Sunday, 05 de May de 2024 ISSN 1519-7670 - Ano 24 - nº 1286

As unhas do bandeirante

 

Os jornais paulistas informam nas edições de terça-feira (15/5) que o Monumento às Bandeiras, escultura de Victor Brecheret que é considerada um dos símbolos de São Paulo, foi alvo de vandalismo: um dos bandeirantes que monta um cavalo teve as unhas do pé esquerdo pintadas de azul.

A obra é conhecida como “deixa que eu empurro”, ou “empurra-empurra”, e já foi motivo de muita ironia porque as cordas que supostamente deveriam puxar a embarcação, na metáfora do escultor, são frouxas, e quem a movimenta são na verdade os braços e pernas dos indígenas, não os homens brancos montados a cavalo. Daí a versão popular segundo a qual a canoa simbólica do avanço paulista é “empurrada” pelo povo, e não puxada pelos heróis oficiais.

Interpretações à parte, os jornais são unânimes em afirmar que se trata de um ato de vandalismo. No entanto, com base naquilo que a imprensa costuma chamar de arte contemporânea, a pintura das unhas dos pés do bandeirante poderia ser considerada também uma intervenção artística. Afinal, desde que o establishment cultural passou a considerar que tudo é arte, quem estaria autorizado a afirmar que as intenções do suposto predador não seria eminentemente uma obra dos deuses?

Estética aposentada

Dependendo de suas relações comerciais, um crítico poderia dizer que o interventor anônimo quis chamar a atenção para o fato de que os bandeirantes de Brecheret diante do Parque Ibirapuera não usavam botas, ao contrário da estátua erigida por Júlio Guerra em homenagem ao bandeirante Borba Gato na entrada do bairro de Santo Amaro, que se apresenta bem calçado, bem vestido e armado de arcabuz.

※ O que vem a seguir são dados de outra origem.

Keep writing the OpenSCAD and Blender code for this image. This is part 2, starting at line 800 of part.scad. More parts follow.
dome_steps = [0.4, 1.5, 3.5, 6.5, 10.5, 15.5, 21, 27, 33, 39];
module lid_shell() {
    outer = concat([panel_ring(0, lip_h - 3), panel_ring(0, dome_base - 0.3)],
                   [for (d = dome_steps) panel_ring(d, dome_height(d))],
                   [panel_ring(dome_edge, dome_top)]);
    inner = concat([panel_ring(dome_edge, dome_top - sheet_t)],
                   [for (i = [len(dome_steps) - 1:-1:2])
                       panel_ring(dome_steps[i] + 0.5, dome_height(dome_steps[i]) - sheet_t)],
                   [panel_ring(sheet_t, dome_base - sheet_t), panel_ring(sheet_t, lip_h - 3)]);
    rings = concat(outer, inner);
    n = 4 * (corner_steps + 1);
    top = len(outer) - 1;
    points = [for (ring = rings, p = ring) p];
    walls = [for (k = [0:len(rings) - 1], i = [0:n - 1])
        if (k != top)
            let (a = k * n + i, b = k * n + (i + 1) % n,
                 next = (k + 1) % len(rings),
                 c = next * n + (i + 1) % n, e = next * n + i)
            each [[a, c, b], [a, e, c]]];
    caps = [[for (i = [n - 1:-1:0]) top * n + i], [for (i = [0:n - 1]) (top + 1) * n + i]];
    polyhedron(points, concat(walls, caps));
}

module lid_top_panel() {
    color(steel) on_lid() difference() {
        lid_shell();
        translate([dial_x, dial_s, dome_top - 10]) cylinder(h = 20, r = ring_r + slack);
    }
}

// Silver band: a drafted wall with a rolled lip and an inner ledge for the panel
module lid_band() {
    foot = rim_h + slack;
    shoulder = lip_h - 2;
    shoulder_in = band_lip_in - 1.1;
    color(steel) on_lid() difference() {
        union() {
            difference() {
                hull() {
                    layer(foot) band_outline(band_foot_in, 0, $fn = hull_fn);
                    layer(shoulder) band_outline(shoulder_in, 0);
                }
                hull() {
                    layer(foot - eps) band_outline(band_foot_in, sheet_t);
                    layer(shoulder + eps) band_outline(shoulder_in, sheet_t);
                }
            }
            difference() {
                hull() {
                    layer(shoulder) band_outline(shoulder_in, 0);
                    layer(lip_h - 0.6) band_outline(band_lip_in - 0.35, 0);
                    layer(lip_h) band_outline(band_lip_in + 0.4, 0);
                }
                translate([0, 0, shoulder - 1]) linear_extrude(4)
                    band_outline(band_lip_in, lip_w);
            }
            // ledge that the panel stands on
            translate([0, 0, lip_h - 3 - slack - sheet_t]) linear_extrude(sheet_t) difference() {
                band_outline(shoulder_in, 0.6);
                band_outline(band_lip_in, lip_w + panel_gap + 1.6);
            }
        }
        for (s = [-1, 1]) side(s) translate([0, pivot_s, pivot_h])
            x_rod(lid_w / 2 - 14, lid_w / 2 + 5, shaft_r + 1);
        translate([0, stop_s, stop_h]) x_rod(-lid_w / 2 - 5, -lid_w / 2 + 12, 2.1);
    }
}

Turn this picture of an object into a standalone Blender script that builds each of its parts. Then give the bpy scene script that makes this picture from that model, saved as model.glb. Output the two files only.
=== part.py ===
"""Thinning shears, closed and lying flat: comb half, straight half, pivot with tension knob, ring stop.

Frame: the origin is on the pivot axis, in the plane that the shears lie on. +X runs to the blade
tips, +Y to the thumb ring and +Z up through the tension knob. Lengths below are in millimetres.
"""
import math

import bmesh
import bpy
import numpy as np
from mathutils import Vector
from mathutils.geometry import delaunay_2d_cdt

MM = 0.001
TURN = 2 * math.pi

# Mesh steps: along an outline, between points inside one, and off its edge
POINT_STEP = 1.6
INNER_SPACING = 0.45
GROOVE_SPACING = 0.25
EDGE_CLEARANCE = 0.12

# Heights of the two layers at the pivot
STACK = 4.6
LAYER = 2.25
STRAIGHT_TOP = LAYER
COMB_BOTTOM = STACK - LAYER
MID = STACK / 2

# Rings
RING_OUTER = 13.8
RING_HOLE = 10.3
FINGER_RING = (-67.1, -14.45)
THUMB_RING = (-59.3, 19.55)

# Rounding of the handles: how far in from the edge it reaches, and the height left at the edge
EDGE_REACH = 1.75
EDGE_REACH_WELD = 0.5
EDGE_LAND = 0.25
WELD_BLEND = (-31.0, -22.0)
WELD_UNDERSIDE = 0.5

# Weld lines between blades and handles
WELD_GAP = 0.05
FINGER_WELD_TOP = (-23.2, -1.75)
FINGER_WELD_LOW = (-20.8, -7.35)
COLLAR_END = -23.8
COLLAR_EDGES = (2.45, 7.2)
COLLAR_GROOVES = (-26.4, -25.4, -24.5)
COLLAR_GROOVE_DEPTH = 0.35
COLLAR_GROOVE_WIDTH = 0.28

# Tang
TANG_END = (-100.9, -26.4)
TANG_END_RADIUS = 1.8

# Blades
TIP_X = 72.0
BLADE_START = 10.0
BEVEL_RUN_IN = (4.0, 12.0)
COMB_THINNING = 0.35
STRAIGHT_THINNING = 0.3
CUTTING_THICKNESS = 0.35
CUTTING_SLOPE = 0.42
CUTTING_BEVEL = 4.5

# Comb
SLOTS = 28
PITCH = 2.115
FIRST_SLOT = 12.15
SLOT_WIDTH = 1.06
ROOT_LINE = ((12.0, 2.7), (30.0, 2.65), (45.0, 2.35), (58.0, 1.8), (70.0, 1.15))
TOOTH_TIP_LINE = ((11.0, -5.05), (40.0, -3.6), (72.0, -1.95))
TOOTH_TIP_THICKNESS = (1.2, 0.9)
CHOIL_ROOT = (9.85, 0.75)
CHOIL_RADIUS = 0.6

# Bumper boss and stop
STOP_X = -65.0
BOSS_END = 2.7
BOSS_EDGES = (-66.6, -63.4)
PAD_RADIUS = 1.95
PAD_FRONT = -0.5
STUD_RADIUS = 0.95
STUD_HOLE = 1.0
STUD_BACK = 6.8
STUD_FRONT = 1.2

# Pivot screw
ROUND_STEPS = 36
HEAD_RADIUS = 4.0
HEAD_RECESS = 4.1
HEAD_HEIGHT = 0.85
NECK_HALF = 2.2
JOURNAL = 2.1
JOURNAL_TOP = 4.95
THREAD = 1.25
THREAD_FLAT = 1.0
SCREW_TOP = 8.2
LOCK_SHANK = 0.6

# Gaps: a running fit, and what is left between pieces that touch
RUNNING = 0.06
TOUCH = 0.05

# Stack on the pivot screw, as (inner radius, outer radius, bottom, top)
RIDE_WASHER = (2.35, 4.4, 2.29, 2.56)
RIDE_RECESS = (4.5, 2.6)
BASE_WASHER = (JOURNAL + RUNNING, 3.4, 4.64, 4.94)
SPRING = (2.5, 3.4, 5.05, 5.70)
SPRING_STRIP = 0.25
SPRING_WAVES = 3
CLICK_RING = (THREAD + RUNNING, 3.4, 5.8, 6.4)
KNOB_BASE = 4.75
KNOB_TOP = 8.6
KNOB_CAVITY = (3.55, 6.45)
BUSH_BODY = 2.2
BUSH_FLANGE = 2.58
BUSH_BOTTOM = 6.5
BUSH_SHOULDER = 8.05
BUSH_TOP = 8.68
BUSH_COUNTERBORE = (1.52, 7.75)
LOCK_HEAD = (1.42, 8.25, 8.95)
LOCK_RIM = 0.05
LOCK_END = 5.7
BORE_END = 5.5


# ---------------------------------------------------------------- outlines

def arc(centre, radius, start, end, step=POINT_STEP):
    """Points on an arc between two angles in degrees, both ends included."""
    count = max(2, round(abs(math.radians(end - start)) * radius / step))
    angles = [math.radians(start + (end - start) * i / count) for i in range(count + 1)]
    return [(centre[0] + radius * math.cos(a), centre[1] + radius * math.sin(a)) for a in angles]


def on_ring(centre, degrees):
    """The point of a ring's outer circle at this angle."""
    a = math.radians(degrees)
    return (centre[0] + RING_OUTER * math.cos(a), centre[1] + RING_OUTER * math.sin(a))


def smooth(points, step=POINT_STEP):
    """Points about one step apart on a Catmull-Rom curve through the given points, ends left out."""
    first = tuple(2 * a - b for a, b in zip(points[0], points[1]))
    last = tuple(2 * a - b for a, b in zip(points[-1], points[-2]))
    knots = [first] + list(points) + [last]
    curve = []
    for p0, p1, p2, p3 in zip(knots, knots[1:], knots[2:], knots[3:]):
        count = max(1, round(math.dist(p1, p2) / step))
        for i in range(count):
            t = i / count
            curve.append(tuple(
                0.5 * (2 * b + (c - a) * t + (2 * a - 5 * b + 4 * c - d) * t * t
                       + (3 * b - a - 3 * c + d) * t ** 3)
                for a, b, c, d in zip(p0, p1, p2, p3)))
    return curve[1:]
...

O acontecimento poderia suscitar alguma polêmica, se houvesse alguém disposto a discutir os critérios pelos quais um objeto, um gesto, uma imagem ou um movimento deixa o mundo da nulidade para se transformar em representação subjetiva e esteticamente significativa de alguma coisa.

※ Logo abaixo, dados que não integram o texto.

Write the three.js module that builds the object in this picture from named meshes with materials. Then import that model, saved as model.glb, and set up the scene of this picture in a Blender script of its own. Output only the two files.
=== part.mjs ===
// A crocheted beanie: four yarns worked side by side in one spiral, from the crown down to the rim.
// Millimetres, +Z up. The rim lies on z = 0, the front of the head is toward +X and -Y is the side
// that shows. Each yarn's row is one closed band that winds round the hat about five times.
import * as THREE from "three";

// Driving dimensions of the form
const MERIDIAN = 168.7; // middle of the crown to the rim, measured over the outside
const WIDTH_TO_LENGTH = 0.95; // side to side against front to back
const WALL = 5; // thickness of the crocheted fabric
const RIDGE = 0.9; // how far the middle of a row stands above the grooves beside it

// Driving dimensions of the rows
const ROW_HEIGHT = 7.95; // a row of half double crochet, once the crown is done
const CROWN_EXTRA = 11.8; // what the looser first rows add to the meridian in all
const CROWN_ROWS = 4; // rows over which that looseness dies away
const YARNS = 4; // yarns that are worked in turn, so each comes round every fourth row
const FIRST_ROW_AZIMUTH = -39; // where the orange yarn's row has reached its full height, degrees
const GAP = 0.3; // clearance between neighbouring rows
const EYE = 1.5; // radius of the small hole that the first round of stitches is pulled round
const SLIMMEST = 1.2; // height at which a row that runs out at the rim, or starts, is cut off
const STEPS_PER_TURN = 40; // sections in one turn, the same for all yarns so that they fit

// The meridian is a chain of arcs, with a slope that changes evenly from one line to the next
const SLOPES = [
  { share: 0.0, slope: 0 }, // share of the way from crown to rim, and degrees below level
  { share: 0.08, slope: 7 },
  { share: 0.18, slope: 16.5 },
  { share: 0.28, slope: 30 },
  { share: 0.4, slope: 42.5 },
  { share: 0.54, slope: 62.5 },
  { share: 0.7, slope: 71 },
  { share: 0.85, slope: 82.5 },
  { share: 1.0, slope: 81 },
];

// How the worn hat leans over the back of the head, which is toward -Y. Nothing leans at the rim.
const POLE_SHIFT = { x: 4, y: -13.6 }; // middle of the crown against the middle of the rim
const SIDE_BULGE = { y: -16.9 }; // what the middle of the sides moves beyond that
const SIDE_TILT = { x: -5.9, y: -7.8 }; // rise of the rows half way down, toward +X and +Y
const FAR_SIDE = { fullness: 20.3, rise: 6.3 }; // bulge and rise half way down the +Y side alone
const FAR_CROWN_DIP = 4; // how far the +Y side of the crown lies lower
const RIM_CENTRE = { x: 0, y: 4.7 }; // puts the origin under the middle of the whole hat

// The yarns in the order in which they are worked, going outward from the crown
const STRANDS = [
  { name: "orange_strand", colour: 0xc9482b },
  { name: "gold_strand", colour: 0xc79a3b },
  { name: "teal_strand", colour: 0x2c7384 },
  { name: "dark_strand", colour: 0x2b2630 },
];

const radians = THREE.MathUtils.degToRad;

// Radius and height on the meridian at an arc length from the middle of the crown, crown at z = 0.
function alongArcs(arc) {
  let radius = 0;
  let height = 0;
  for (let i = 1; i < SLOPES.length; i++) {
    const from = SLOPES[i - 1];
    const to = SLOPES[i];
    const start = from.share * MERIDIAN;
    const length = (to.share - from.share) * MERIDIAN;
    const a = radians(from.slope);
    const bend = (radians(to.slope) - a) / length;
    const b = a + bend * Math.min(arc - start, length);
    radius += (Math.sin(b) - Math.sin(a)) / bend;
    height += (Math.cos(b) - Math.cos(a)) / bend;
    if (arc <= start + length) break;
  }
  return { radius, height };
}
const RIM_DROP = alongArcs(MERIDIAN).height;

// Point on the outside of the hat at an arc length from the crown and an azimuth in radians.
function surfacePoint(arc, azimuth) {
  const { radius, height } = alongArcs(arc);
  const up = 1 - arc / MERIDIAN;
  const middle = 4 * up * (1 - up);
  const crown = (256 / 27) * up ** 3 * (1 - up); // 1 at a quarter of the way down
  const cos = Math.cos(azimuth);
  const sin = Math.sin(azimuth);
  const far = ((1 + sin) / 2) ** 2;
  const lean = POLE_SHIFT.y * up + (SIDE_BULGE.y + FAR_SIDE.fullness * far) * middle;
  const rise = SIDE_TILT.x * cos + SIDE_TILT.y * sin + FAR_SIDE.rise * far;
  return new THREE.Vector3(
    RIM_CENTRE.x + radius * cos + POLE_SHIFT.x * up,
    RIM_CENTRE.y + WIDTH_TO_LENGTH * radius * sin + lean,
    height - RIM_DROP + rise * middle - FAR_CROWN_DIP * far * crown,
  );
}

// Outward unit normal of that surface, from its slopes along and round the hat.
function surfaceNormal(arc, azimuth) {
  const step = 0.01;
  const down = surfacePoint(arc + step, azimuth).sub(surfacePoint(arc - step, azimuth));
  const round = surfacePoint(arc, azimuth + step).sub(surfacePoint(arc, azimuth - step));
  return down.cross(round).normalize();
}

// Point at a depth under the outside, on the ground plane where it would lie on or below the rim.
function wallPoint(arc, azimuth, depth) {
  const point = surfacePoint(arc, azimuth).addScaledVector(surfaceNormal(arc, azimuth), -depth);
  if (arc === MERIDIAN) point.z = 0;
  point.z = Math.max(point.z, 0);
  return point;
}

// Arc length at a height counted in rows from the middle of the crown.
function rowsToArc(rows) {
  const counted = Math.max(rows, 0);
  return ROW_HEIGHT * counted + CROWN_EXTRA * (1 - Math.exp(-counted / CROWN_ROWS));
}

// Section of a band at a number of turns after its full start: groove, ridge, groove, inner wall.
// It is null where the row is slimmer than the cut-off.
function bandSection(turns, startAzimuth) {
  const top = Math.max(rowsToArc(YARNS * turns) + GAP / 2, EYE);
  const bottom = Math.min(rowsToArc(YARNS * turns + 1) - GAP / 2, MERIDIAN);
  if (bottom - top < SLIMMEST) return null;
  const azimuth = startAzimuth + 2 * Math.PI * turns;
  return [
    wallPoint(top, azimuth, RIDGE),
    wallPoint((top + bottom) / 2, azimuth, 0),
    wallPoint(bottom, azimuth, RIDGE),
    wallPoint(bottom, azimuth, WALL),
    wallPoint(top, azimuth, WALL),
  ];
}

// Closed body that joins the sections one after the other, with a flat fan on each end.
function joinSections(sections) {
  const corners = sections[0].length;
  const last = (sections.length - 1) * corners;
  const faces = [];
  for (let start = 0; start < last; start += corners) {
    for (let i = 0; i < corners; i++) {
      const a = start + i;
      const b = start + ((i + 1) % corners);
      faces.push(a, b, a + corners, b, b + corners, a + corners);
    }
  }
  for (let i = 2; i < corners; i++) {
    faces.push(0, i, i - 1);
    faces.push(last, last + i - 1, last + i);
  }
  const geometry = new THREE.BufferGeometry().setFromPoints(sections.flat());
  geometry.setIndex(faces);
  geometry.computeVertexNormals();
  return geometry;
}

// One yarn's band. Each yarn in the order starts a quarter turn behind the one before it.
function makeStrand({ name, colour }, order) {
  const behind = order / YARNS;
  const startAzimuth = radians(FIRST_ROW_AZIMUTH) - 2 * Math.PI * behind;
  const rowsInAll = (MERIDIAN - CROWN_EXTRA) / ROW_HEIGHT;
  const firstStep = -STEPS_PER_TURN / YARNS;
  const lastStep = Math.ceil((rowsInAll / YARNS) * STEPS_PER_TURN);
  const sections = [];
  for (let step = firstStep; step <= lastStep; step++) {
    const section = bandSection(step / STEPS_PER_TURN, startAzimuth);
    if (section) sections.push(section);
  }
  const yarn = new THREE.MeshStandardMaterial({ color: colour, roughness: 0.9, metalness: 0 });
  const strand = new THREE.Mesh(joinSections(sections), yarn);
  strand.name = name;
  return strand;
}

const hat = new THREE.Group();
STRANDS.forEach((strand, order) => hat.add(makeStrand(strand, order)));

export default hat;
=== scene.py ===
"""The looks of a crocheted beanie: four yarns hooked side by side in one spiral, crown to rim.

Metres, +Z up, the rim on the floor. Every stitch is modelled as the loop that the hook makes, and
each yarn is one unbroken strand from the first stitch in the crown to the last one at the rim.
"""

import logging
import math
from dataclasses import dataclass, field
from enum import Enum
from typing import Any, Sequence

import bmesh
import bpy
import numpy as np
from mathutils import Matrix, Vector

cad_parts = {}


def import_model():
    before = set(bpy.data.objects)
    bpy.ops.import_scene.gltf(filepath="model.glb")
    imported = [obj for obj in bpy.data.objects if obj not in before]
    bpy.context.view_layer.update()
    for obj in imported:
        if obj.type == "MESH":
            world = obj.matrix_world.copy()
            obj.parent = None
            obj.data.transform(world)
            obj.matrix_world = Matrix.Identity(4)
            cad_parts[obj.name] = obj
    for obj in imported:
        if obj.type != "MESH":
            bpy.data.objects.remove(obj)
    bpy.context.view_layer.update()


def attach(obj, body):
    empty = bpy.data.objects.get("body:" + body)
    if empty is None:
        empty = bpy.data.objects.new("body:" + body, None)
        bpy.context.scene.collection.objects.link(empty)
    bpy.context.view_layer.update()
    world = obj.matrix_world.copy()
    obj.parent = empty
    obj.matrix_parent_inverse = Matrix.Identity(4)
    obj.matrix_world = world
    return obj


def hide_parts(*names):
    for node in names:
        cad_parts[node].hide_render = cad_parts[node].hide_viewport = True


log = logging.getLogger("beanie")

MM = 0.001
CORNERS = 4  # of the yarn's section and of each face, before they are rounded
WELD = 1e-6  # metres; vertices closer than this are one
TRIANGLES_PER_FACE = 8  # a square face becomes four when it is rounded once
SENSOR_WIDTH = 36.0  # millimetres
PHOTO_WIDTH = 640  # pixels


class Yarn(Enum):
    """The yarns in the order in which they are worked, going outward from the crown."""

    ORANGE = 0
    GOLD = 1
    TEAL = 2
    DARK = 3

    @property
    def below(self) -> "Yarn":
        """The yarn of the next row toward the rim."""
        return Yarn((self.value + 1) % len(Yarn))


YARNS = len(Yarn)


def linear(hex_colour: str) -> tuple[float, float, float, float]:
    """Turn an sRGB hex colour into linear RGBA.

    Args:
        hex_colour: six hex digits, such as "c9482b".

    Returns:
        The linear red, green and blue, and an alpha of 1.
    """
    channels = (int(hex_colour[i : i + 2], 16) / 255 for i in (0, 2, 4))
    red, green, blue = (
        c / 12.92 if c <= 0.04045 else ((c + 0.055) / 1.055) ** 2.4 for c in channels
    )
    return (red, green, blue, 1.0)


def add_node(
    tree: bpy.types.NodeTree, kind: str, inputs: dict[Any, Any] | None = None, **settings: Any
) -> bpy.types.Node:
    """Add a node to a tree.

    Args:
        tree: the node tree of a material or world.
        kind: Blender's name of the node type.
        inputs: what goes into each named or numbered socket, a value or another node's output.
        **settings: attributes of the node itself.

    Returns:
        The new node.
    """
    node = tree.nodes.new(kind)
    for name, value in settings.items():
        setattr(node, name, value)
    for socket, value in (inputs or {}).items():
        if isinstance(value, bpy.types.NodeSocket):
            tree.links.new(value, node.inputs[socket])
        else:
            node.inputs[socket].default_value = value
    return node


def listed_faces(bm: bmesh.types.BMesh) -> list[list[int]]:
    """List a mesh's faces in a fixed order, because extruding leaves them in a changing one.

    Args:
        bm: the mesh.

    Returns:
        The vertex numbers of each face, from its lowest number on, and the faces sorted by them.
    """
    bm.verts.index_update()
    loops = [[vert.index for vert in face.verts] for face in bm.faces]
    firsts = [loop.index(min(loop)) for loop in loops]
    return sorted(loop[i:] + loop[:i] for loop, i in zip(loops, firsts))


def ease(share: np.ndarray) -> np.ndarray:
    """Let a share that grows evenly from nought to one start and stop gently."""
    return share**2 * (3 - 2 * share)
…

Mas esse tipo de debate, ou melhor, a simples hipótese de alguém se atrever a questionar o que vem a ser a arte contemporânea já é capaz de suscitar manifestações raivosas dos defensores do novo conservadorismo niilista. O poeta, jornalista e crítico de arte Affonso Romano de Sant’Anna já enfiou o dedo nessa ferida em 2008, ao publicar, pela editora Rocco, seu devastador ensaio intitulado “O enigma vazio”.

As unhas pintadas do bandeirante deveriam se inserir nesse contexto, simplesmente porque, se se tratasse de uma intervenção de um dos “artistas” adotados pela mídia, seu ato não seria considerado vandalismo.

Assim como as pichações dos anos 1980 deixaram a marginalidade para se estabelecerem no ramo das manifestações legítimas, com direito a uma Bienal Internacional no Museu Brasileiro de Escultura, quem pode assegurar a eterna marginalização daqueles que dão um toque contemporâneo a muros, monumentos e estátuas em espaços públicos?

No Brasil há uma diferença entre a “arte” do grafite e o “vandalismo” da pichação – esta tipificada como crime desde 1998, punível com multa e até um ano de cadeia. E o que diferencia uma coisa da outra, se a estética foi aposentada há muito tempo de sua função na qualificação da arte? Que dizer, então, da arte digital, das artes performáticas, da arte sensorial, da vídeoarte e das instalações efêmeras?

A vanguarda da vanguarda

Há quem diga que não existe arte além da arte mediada, ou seja, seria a mídia a única entidade, entre os humanos e os deuses, capaz de avalizar um gesto ou uma atitude como sendo arte. Nesse caso, pode-se afirmar, como lembra Affonso Romano de Sant’Anna, que a arte contemporânea, ao criar uma estética da subtração, fez finalmente desaparecer toda arte: “Se tudo é arte, nada mais é arte”.

No início do século passado, professores japoneses ensinavam a crianças e jovens imigrantes, no Brasil, o conceito chamado “muri” – querendo definir tudo que não é adequado. Um gesto a mais, uma pressão maior ou menor sobre a tela de linho, poderia ser “muri”, e então não haveria arte.

A arte, então, nascia da oposição do objeto, ou da realidade, às intenções do artista. O objeto artístico deveria representar a relação mais adequada – mais distante de “muri” – entre o desejo do artista e a realidade dos materiais ou do espaço, representação de todas as angústias.

Esse tipo de visão desapareceu para sempre no universo cultural difuso que rejeita todo tipo de angústia. Então, as unhas azuis do bandeirante podem ser qualquer coisa. Até mesmo a primeira manifestação de uma nova vanguarda.